The first one was classified as "S" while it should have been an "M" and the second one was classified as "A" but should have been an "Ä". You can't blame the ANN from the second one though: the random shift pushed the dots in "Ä" outside of the image. The first one is also rather unprobable in practice, since the letter is so close to the edge.
Testing the solver
I had left out two images from the training set to serve as a test set. So I had a total of 2 * 16 = 32 images of letters for the test set -- not too many but that would have to do.
Evaluating the model with the 32 unseen letter images gave a 100% accuracy with a very small loss, meaning that the classifications were seen as rather certain by the model.
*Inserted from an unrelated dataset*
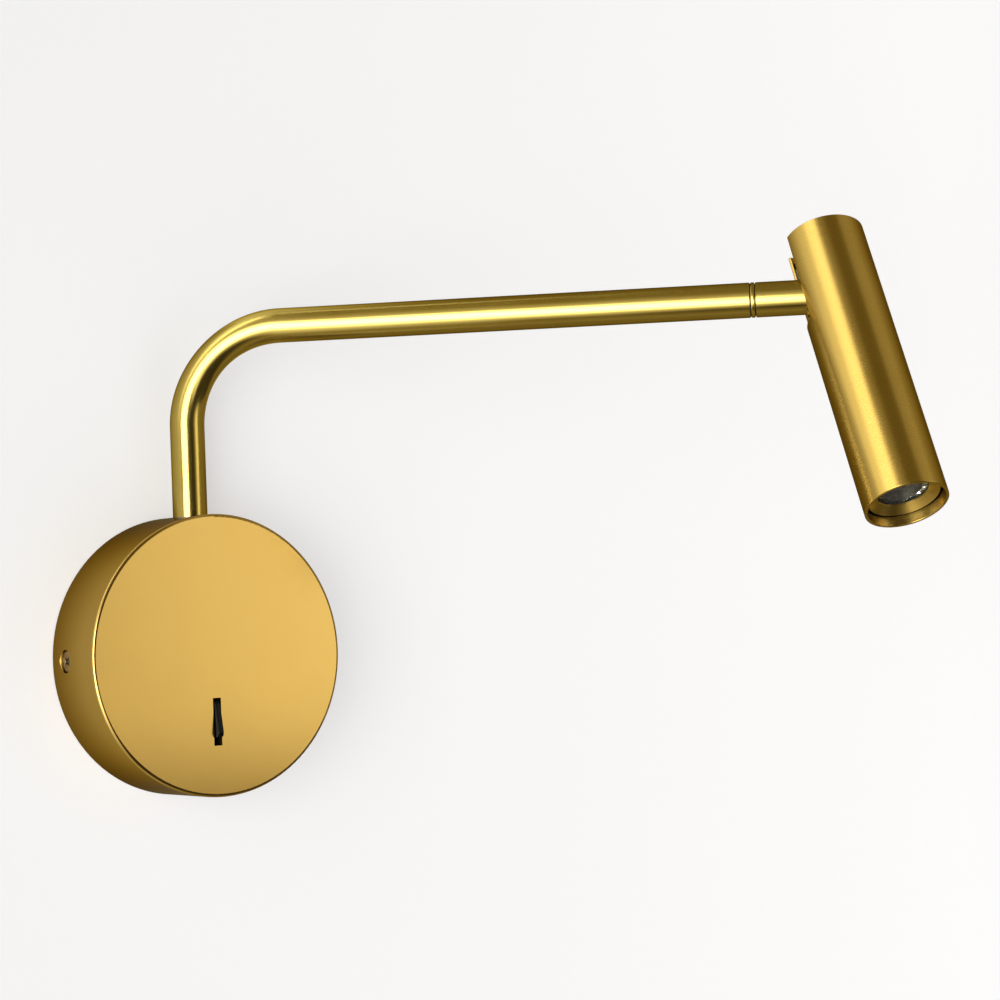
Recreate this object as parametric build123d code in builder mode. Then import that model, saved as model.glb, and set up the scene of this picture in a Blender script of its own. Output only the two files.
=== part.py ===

This was encouraging, but due to the minuscule size of the test set, it would really need to be tested in practice.
When testing the whole process from image processing to the letter classification the first time while playing the game, it turned out that the lighting condition in the original 8 images was too alike (they were taken in a sunny day) and the thresholding in the image processing phase failed quite often. This meant that the program was not able to locate the board nor do the black and white transform reliably with unseen images. I had to tune the thresholding process in the image processing part a bit to make it more robust. After a few iterations and using adaptive thresholds I got it working well with images in different lighting conditions.
On the other hand, the ANN classifier did not undergo any changes and performed surprisingly well with the black and white images right from the beginning. The problem setup for the classifier was simple enough and the letter noising sufficient for allowing the classifier to generalize to unseen letter images. We have since successfully used and enjoyed it in our Boggle games!